6. Fill the Muffin Cups:
Using a scoop or spoon, divide the batter evenly among the muffin cups, filling them about 3/4 full. This will give them room to rise while baking.
7. Bake the Muffins:
Pop the muffin tin into your preheated oven and bake for about 18-22 minutes. Check for doneness by inserting a toothpick into the middle of a muffin; if it comes out clean, they’re ready!
8. Cool and Garnish:
Once baked, remove the muffins from the oven and let them cool in the pan for about 5 minutes. Then transfer them to a wire rack to cool completely. Before serving, drizzle some extra caramel sauce over the top of each muffin and sprinkle with a pinch of sea salt flakes if you like that sweet and salty combo.
9. Serve and Enjoy:
Serve your warm pumpkin caramel muffins either warm or at room temperature. They’re perfect for breakfast or a cozy afternoon snack! Enjoy the soft, moist pumpkin crumb with that luscious caramel taste.

Can I Use Fresh Pumpkin Instead of Canned?
Yes, you can use fresh pumpkin! To do this, simply cut a pumpkin, remove the seeds, roast it until soft, and then puree the flesh. Just make sure it’s smooth and doesn’t have extra moisture.

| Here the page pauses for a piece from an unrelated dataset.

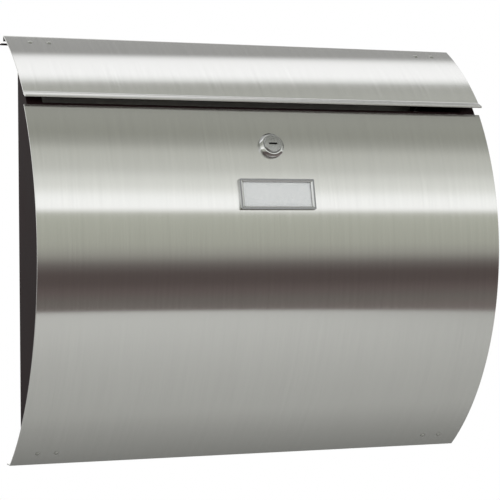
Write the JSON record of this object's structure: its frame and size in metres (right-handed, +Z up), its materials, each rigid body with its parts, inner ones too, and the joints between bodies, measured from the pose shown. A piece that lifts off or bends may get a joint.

What If I Don’t Have All the Spices?
No problem! You can use a store-bought pumpkin pie spice mix as a substitute. Typically, one teaspoon of pumpkin pie spice can replace all the individual spices in the recipe.
Can I Make These Muffins in Advance?
Absolutely! You can bake them in advance and store them in an airtight container at room temperature for up to 3 days. For longer storage, freeze them for up to 3 months. Just make sure to wrap them tightly!
How Do I Make the Muffins Extra Moist?
For extra moist muffins, ensure you’re not overbaking them. You can also add a tablespoon of sour cream or yogurt to the wet ingredients for an extra moist texture!